◆ **The problem**: Reproduce the listing verbatim.

◆ **Available data**:
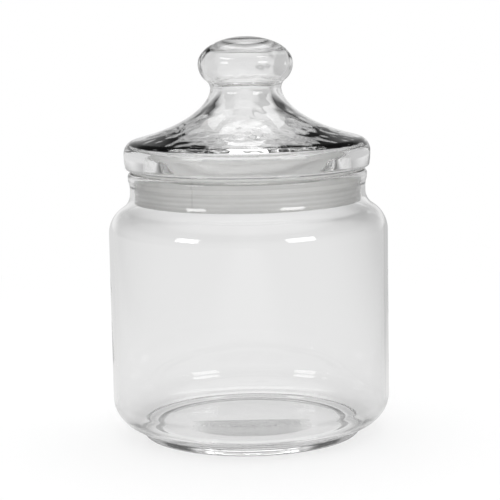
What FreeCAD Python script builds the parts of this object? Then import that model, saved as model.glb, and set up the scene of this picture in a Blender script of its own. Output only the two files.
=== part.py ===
"""Glass storage jar with a blown glass lid and a ribbed plastic seal.

Three turned pieces share one upright axis, +Z. The origin is the middle of the
foot ring, on the surface the jar stands on. Every length is in millimetres.
"""
import FreeCAD, Part
import math
import os

# ---------------------------------------------------------------- jar sizes
neck_bore_radius = 53.7       # inside of the neck, where the seal runs
wall = 1.9                    # glass of the body, shoulder and neck
shoulder_step = 10.4          # how far the body stands out past the neck
shoulder_round = 13.5         # outer radius where the body turns in
shoulder_hollow = 8.5         # outer radius where the shoulder meets the neck
shoulder_start = 97.0         # height where the straight side ends
neck_straight = 2.2           # straight stretch of the neck
bead_flare = 5.8              # height over which the neck widens to its bead
bead_projection = 0.85        # how far the bead stands out past the neck
bead_round = 2.2              # outer rounding of the rim
rim_bore_round = 0.8          # inner rounding of the rim

heel_width = 14.0             # outer rounding between the foot ring and the side
heel_rise = 14.7
heel_slope = 8.0              # degrees that the heel climbs where it leaves the foot
inner_heel_radius = 10.0      # inner rounding between the wall and the floor
base_thickness = 4.5          # glass in the middle of the base
heel_lift = 3.8               # height of the foot ring under the heel
foot_round = 1.8              # outer rounding of the foot ring
foot_land = 4.0               # flat width that the jar stands on
push_up_height = 1.8          # rise of the base inside the foot ring
push_up_slope = 4.2           # width over which that rise happens

# --------------------------------------------------------------- seal sizes
neck_clearance = 0.3          # seal to neck, and seal to rim, so that the lid lifts
plug_clearance = 0.1          # seal to plug, and seal to the underside of the lid
seal_wall = 1.7               # sleeve of the seal, measured over its bands
seal_lip = 0.9                # thickness of the lip that lies on the rim
seal_depth = 14.7             # sleeve below the top of the rim
seal_band_height = 9.2        # lower, ribbed band
seal_groove_height = 1.8      # groove above the lower band
seal_fin_height = 1.6         # upper fin
seal_groove_depth = 0.7
seal_rib_count = 4
seal_rib_height = 0.25
seal_rib_width = 0.8

# ---------------------------------------------------------------- lid sizes
flange_overhang = 1.65        # flange past the jar's bead
flange_barrel = 0.45          # how much the flange's side bulges
flange_foot_round = 1.4       # rounding of the flange's lower edge
flange_side = 7.2             # height of the flange's side, with that rounding
flange_round = 6.5            # rounding from the side on to the top
cone_slope = 14.0             # degrees above level where the top leaves the rounding
cone_fullness = 0.86          # share of the cone's width pulled by its lower end
stem_fullness = 0.18          # share of the cone's height pulled by its upper end
cone_rise = 23.4              # height from the end of the rounding to the stem
stem_radius = 16.75
stem_hollow = 4.8             # rounding under the knob
knob_under_round = 10.0       # rounding of the knob's lower half
knob_radius = 22.35
knob_crown = 12.7             # height of the knob above its widest point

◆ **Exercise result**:
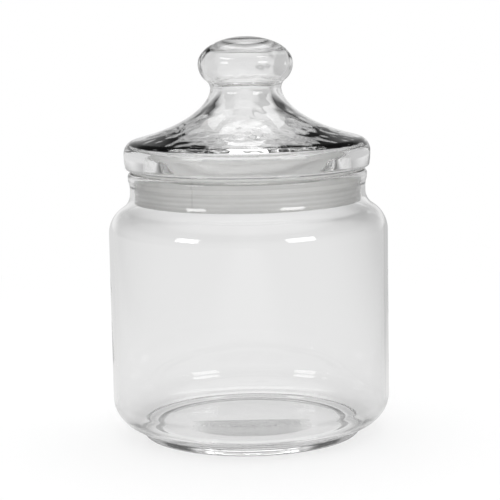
What FreeCAD Python script builds the parts of this object? Then import that model, saved as model.glb, and set up the scene of this picture in a Blender script of its own. Output only the two files.
=== part.py ===
"""Glass storage jar with a blown glass lid and a ribbed plastic seal.

Three turned pieces share one upright axis, +Z. The origin is the middle of the
foot ring, on the surface the jar stands on. Every length is in millimetres.
"""
import FreeCAD, Part
import math
import os

# ---------------------------------------------------------------- jar sizes
neck_bore_radius = 53.7       # inside of the neck, where the seal runs
wall = 1.9                    # glass of the body, shoulder and neck
shoulder_step = 10.4          # how far the body stands out past the neck
shoulder_round = 13.5         # outer radius where the body turns in
shoulder_hollow = 8.5         # outer radius where the shoulder meets the neck
shoulder_start = 97.0         # height where the straight side ends
neck_straight = 2.2           # straight stretch of the neck
bead_flare = 5.8              # height over which the neck widens to its bead
bead_projection = 0.85        # how far the bead stands out past the neck
bead_round = 2.2              # outer rounding of the rim
rim_bore_round = 0.8          # inner rounding of the rim

heel_width = 14.0             # outer rounding between the foot ring and the side
heel_rise = 14.7
heel_slope = 8.0              # degrees that the heel climbs where it leaves the foot
inner_heel_radius = 10.0      # inner rounding between the wall and the floor
base_thickness = 4.5          # glass in the middle of the base
heel_lift = 3.8               # height of the foot ring under the heel
foot_round = 1.8              # outer rounding of the foot ring
foot_land = 4.0               # flat width that the jar stands on
push_up_height = 1.8          # rise of the base inside the foot ring
push_up_slope = 4.2           # width over which that rise happens

# --------------------------------------------------------------- seal sizes
neck_clearance = 0.3          # seal to neck, and seal to rim, so that the lid lifts
plug_clearance = 0.1          # seal to plug, and seal to the underside of the lid
seal_wall = 1.7               # sleeve of the seal, measured over its bands
seal_lip = 0.9                # thickness of the lip that lies on the rim
seal_depth = 14.7             # sleeve below the top of the rim
seal_band_height = 9.2        # lower, ribbed band
seal_groove_height = 1.8      # groove above the lower band
seal_fin_height = 1.6         # upper fin
seal_groove_depth = 0.7
seal_rib_count = 4
seal_rib_height = 0.25
seal_rib_width = 0.8

# ---------------------------------------------------------------- lid sizes
flange_overhang = 1.65        # flange past the jar's bead
flange_barrel = 0.45          # how much the flange's side bulges
flange_foot_round = 1.4       # rounding of the flange's lower edge
flange_side = 7.2             # height of the flange's side, with that rounding
flange_round = 6.5            # rounding from the side on to the top
cone_slope = 14.0             # degrees above level where the top leaves the rounding
cone_fullness = 0.86          # share of the cone's width pulled by its lower end
stem_fullness = 0.18          # share of the cone's height pulled by its upper end
cone_rise = 23.4              # height from the end of the rounding to the stem
stem_radius = 16.75
stem_hollow = 4.8             # rounding under the knob
knob_under_round = 10.0       # rounding of the knob's lower half
knob_radius = 22.35
knob_crown = 12.7             # height of the knob above its widest point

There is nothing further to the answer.